--- Start INFORMATION PROVIDED ---
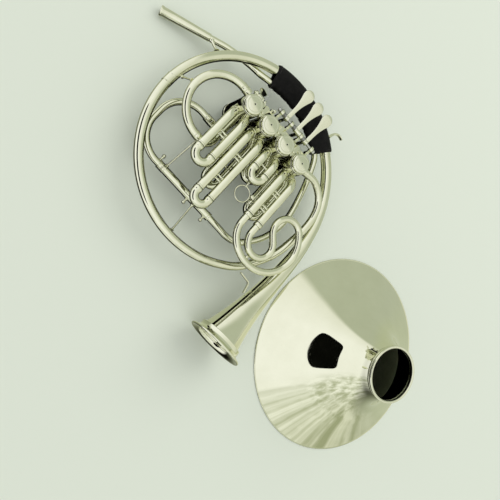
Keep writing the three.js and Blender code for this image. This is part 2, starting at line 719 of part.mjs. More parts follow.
--- End INFORMATION PROVIDED ---
--- Start INFORMATION PROVIDED ---
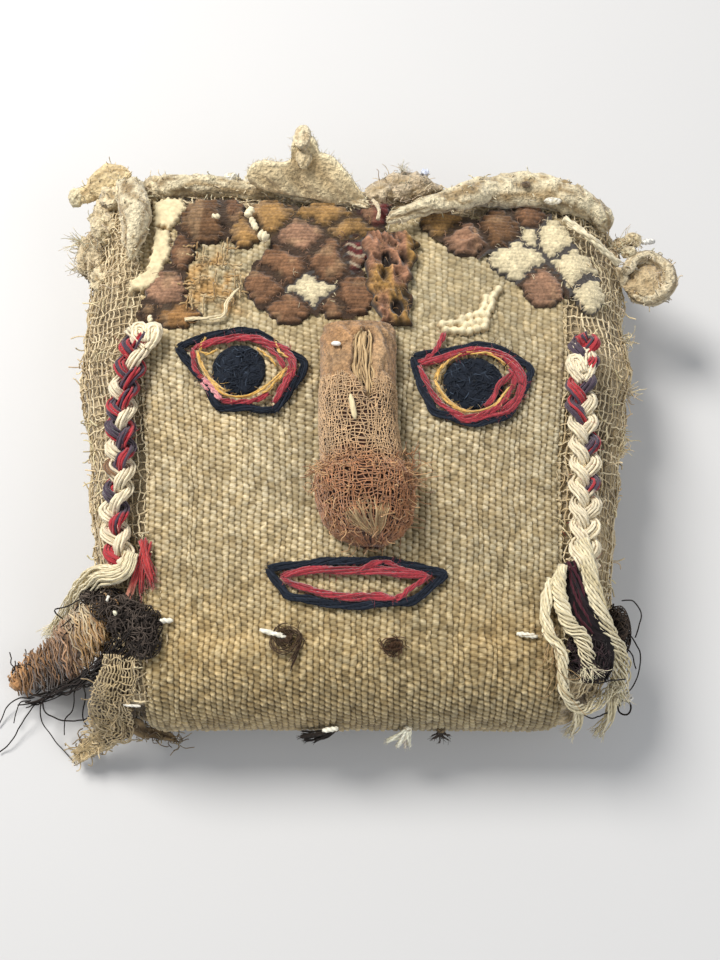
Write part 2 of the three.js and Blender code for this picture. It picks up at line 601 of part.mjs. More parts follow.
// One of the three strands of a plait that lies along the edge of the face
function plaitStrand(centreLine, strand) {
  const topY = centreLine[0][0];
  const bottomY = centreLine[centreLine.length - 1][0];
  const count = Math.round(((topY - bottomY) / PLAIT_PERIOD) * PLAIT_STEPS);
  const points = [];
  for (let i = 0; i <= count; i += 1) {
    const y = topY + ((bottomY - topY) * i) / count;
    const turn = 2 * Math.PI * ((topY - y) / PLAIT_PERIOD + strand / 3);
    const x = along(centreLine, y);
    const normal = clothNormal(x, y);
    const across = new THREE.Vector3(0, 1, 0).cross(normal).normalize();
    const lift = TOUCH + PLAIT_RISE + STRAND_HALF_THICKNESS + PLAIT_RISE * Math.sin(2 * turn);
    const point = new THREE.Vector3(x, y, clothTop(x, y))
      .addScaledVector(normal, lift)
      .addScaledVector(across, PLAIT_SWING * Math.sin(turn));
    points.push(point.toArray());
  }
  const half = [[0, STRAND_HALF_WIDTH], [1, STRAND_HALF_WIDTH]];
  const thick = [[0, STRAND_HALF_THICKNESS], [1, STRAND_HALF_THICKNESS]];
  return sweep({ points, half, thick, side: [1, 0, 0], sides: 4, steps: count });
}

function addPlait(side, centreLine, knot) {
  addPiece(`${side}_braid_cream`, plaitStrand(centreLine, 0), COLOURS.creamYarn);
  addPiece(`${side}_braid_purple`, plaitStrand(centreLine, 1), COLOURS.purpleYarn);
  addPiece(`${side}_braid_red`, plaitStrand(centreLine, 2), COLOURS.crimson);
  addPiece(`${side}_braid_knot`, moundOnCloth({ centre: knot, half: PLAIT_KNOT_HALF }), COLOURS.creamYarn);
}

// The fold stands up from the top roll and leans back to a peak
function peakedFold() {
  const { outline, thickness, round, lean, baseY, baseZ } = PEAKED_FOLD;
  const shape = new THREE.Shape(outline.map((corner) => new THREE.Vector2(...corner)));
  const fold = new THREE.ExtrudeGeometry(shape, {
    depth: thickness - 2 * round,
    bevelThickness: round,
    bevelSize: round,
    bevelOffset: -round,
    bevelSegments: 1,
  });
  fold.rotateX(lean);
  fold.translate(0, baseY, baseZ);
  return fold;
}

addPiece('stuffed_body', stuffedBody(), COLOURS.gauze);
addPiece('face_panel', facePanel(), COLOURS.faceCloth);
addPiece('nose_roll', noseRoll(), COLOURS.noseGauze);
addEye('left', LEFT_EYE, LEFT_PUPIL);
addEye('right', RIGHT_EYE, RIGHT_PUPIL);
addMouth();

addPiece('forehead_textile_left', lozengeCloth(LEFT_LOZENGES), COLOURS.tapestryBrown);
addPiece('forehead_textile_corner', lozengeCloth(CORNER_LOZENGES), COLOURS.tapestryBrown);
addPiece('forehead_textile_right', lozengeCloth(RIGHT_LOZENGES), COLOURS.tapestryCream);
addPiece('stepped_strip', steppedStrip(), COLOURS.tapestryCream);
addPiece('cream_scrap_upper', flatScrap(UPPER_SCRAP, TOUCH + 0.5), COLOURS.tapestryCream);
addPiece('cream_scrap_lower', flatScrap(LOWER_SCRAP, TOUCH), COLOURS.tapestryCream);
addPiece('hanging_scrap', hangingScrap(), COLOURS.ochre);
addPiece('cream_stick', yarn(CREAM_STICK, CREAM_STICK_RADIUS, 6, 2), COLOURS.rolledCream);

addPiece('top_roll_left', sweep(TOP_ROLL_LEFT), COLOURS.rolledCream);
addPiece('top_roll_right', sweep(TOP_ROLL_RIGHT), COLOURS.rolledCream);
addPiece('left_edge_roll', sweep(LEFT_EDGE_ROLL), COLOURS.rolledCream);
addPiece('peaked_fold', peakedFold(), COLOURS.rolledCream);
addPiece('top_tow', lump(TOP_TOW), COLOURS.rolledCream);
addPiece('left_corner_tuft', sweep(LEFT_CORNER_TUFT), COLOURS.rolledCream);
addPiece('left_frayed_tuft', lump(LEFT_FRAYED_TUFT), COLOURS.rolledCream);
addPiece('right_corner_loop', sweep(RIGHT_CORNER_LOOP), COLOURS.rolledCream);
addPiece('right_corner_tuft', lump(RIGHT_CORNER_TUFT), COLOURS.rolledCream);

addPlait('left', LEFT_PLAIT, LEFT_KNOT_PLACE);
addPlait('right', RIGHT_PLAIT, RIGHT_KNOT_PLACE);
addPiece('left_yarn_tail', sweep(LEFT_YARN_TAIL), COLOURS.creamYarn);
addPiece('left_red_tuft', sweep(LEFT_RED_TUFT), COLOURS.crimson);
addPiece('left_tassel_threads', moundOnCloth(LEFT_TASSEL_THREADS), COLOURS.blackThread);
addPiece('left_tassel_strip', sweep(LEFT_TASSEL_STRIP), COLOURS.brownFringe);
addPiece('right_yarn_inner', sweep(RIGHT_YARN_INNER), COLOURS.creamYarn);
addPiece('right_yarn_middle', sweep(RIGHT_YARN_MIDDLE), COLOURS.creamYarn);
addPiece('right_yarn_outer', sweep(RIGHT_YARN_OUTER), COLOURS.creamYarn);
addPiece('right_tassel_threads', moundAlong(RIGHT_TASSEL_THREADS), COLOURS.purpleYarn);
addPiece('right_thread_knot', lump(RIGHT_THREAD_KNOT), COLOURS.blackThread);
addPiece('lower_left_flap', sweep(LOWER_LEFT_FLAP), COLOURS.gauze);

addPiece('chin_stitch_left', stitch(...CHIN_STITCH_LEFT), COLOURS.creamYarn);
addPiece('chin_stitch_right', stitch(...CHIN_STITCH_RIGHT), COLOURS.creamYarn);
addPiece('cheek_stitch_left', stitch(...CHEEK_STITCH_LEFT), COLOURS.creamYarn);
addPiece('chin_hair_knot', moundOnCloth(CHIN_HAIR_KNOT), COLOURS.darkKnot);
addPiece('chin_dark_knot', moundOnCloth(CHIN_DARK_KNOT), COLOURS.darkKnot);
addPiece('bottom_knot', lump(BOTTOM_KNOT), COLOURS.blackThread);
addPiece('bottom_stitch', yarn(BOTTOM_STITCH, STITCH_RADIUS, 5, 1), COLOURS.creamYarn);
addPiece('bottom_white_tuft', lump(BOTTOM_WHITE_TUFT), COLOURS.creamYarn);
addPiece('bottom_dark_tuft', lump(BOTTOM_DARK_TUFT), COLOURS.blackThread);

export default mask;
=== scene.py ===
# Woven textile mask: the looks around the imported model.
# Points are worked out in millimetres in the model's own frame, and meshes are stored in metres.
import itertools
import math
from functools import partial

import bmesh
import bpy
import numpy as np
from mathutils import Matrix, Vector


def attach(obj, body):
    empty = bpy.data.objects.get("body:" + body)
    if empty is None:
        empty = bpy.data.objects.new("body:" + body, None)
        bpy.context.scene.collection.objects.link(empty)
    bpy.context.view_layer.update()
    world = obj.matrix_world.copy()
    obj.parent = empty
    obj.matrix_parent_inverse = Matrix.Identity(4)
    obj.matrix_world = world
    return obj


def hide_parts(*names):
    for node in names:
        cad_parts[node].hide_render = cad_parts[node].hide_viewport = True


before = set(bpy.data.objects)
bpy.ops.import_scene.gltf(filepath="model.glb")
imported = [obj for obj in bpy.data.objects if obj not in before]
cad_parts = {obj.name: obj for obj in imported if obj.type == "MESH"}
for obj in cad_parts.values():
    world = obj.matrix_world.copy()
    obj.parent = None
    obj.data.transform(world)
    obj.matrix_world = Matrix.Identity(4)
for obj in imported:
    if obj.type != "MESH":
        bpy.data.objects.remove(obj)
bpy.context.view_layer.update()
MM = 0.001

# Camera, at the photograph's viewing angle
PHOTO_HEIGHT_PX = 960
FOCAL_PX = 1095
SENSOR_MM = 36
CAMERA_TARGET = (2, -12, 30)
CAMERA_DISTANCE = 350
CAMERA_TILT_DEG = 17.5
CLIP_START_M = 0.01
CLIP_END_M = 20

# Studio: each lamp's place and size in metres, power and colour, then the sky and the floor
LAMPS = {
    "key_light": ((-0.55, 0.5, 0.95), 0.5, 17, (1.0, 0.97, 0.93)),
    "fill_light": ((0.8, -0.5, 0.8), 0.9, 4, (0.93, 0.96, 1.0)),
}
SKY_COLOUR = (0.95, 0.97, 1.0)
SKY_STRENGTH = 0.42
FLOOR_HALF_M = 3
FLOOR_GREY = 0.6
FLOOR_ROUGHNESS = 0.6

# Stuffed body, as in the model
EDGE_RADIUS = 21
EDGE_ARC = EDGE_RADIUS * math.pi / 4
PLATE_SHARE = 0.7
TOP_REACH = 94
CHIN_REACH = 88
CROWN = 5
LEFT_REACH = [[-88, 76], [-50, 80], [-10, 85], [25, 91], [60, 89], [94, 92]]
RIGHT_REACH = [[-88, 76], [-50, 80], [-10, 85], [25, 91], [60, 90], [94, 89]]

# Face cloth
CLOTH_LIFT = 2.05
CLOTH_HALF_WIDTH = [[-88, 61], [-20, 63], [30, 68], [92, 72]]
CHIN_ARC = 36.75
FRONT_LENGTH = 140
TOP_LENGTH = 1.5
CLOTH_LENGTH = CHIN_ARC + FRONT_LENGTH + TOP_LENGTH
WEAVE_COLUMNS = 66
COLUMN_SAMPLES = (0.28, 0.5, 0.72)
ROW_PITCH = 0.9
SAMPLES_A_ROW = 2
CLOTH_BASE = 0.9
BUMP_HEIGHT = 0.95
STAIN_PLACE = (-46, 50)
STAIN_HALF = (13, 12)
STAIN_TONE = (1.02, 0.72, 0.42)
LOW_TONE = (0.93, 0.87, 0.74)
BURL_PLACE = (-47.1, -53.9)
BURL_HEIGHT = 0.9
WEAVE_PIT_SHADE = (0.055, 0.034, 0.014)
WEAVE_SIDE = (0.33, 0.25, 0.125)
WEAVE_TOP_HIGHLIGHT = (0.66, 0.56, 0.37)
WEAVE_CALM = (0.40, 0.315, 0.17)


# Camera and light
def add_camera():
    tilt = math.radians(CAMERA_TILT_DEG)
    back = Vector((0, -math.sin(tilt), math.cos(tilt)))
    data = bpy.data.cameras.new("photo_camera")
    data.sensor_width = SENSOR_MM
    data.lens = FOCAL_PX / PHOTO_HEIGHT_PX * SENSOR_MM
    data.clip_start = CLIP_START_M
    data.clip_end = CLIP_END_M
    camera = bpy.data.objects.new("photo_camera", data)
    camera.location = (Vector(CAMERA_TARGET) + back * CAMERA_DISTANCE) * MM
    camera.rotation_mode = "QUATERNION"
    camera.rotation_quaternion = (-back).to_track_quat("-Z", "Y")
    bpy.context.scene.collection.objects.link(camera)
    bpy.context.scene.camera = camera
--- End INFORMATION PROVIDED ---
_EXERCISE:_ Find the lines with the string "names" and reproduce them.

_EXERCISE OUTPUT:_
def hide_parts(*names):
    for node in names:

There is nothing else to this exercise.